Operations 13 min read

Mastering IaaS Monitoring: Strategies for Servers, Networks, and Traffic

This article, the second in a monitoring and alerting series, explains how to comprehensively monitor the IaaS layer—including server health, network device performance, and traffic analysis—by classifying resources and applying status, performance, capacity, and quality dimensions to achieve unified operational insight.

Efficient Ops
Efficient Ops
Efficient Ops
Mastering IaaS Monitoring: Strategies for Servers, Networks, and Traffic

Overview

This article is the second in a series on monitoring and alerting products, focusing on IaaS layer monitoring, including server status and performance, network device status and performance, and network traffic analysis.

IaaS

IaaS, PaaS, and SaaS are the three cloud‑computing layers. IaaS (Infrastructure‑as‑a‑Service) provides visible resources such as servers, network devices, and storage. It is the foundation; poor IaaS management affects higher layers.

IaaS Monitoring

Monitoring IaaS means monitoring each resource object (physical servers, switches, dedicated lines, public IPs). Four dimensions are used: status, performance, capacity, and quality.

Status Monitoring : device alive, port status, power, fan.

Performance Monitoring : memory size, port traffic, CPU utilization.

Quality Monitoring : packet loss, error rate, latency.

Capacity Monitoring : load utilization of devices, bandwidth usage, etc.

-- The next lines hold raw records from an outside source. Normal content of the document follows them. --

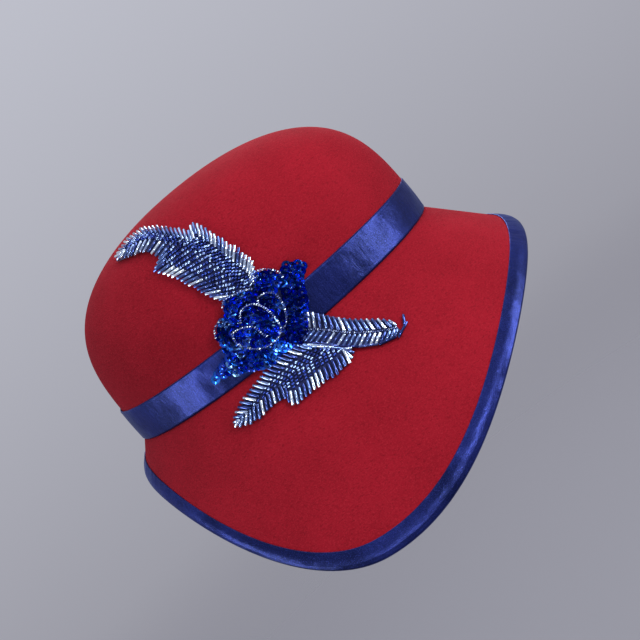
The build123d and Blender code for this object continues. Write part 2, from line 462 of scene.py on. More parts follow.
def buildBow(cloth):  # The small flat bow that marks the back of the headband: two loops and a knot
    verts, faces = [], []
    steps, rows = 20, 5
    backY = hat["long"] - lining["tuck"] - lining["thick"] - bowSizes["clear"]
    middle = lining["rise"] + lining["width"] / 2
    for side in (-1, 1):
        for skin in (1, -1):
            start = len(verts)
            for i in range(steps):
                angle = 2 * math.pi * i / steps
                reach = bowSizes["half"] * (0.5 + 0.5 * math.cos(angle))
                puff = bowSizes["loop"] * math.sin(angle) * math.sqrt(max(reach / bowSizes["half"], 0))
                pinch = 0.55 + 0.45 * (reach / bowSizes["half"]) ** 0.7
                for j in range(rows):
                    up = bowSizes["tall"] * (j / (rows - 1) - 0.5) * pinch
                    depth = puff + skin * bowSizes["thick"] / 2 * math.copysign(1, math.sin(angle) or 1)
                    y = backY - bowSizes["loopOff"] + depth - bowSizes["curve"] * reach ** 2
                    verts.append(Vector((side * reach, y, middle + up)))
            for i in range(steps):
                k = (i + 1) % steps
                for j in range(rows - 1):
                    a, b = start + i * rows + j, start + k * rows + j
                    quad = (a, b, b + 1, a + 1)
                    faces.append(quad if side * skin > 0 else quad[::-1])
    start = len(verts)
    for x in (-1, 1):
        for y in (-1, 1):
            for z in (-1, 1):
                across, up = x * bowSizes["knot"] / 2, z * bowSizes["knotTall"]
                back = backY - bowSizes["knotOff"] + y * bowSizes["knotDeep"]
                verts.append(Vector((across, back, middle + up)))
    for quad in ((0, 1, 3, 2), (4, 6, 7, 5), (0, 4, 5, 1), (2, 3, 7, 6), (0, 2, 6, 4), (1, 5, 7, 3)):
        faces.append(tuple(start + v for v in quad))
    bow = newPiece("headbandBow", verts, faces, cloth)
    return declare(bow, "headband_bow", slot="grosgrain")


skinSizes = {"turns": 240, "rise": 60, "slope": 40, "overRibbon": 0.0003, "overBrim": 0.0005}


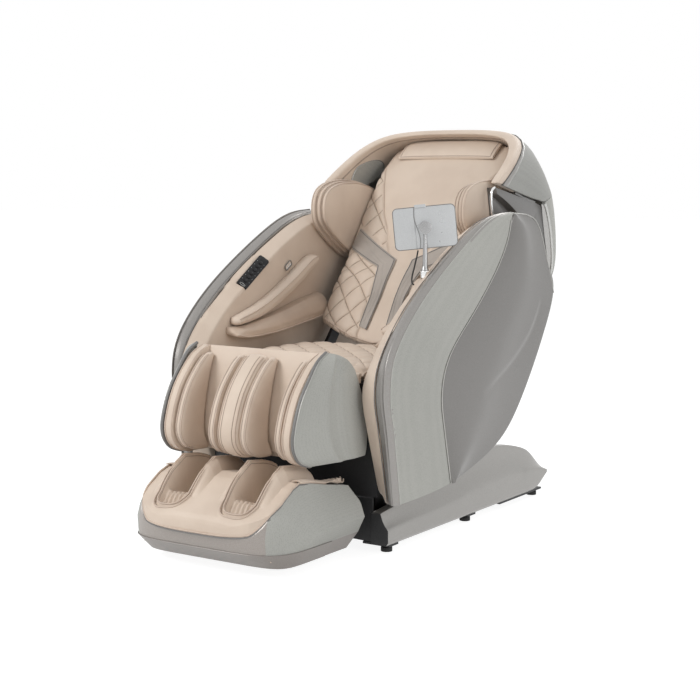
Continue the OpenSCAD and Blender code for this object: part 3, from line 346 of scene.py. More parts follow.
def soft_copy(node, name, levels=2, sharp=50, crease=0.85):
    """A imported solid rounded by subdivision; edges sharper than `sharp` degrees stay crisp by `crease`."""
    obj = welded(node, name)
    bpy.ops.object.mode_set(mode="EDIT")
    bpy.ops.mesh.select_all(action="SELECT")
    bpy.ops.mesh.tris_convert_to_quads(face_threshold=math.radians(50), shape_threshold=math.radians(60))
    bpy.ops.mesh.select_all(action="DESELECT")
    bpy.ops.mesh.select_mode(type="EDGE")
    bpy.ops.mesh.edges_select_sharp(sharpness=math.radians(sharp))
    bpy.ops.transform.edge_crease(value=crease)
    bpy.ops.object.mode_set(mode="OBJECT")
    rounding = obj.modifiers.new("rounding", "SUBSURF")
    rounding.levels = rounding.render_levels = levels
    apply_all(obj)
    bpy.ops.object.shade_smooth_by_angle(angle=math.radians(40))
    return obj


def soften_edges(obj, width, segments, angle):
    """Rounds every edge that turns by more than angle degrees."""
    edge = obj.modifiers.new("edge", "BEVEL")
    edge.width = width
    edge.segments = segments
    edge.limit_method = "ANGLE"
    edge.angle_limit = math.radians(angle)
    apply_all(obj)
    bpy.ops.object.shade_smooth_by_angle(angle=math.radians(35))
    return obj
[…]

Monitoring Product Layer Structure

Most commercial or open‑source monitoring‑alerting products adopt a layered architecture: data collection at the bottom, then storage, analysis, visualization, alerting, and handling.

Data Collection

Enterprise monitoring systems support multiple collection methods (agent reporting, SNMP, IPMI, etc.) and objects (servers, OS metrics, network devices, sessions, lines, etc.). Different objects use appropriate collection methods.

Basic Concepts

Monitoring and alerting involve collection, storage, analysis, display, alerting, and handling of a concrete object. The principle is to manage objects first, then monitor them.

Alarm (Monitoring) Object

Defined as a specific resource in CMDB or a custom CI, e.g., a physical server, a business tier, a TDSQL instance.

Alarm (Monitoring) Metric

One or more feature IDs or derived calculations, e.g., CPU usage, memory usage, or success rate = (successful requests / total requests) * 100.

Alarm (Monitoring) Type

Specifies an algorithm applied to a set of metrics for an object, e.g., single‑machine performance alarm covering CPU, memory, etc.

Alarm Rule

Combines object, metric, condition, and notification convergence (threshold, count, duration) into a policy, e.g., CPU usage > 80% on a switch.

Alarm Strategy

Groups multiple rules for an object and type; aims to simplify management for many services.

Flow

Flow is a data‑exchange method that caches the first IP packet of a flow and aggregates subsequent packets, containing fields such as source/destination IP, ports, protocol, ToS, and input interface.

Network Flow

Analyzing flow data helps answer usage, protocol, direction, loss, and latency questions.

Network Device Monitoring

Focuses on device status, performance, quality, and capacity, including syslog monitoring, stack status, port traffic, and logical‑port performance. Syslog alerts require grouping devices by vendor, type, model, and purpose.

Server Monitoring

Monitors status (ping, agent timeout, power), performance (CPU, memory, traffic, packets), and capacity. Rich data enables deeper insight and diverse consumption scenarios.

Summary

IaaS monitoring classifies resources and evaluates them across status, performance, capacity, and quality, providing a unified view for development and operations. Building a monitoring and alerting product is complex and requires consideration of technical capabilities, user and system perspectives, and permission models.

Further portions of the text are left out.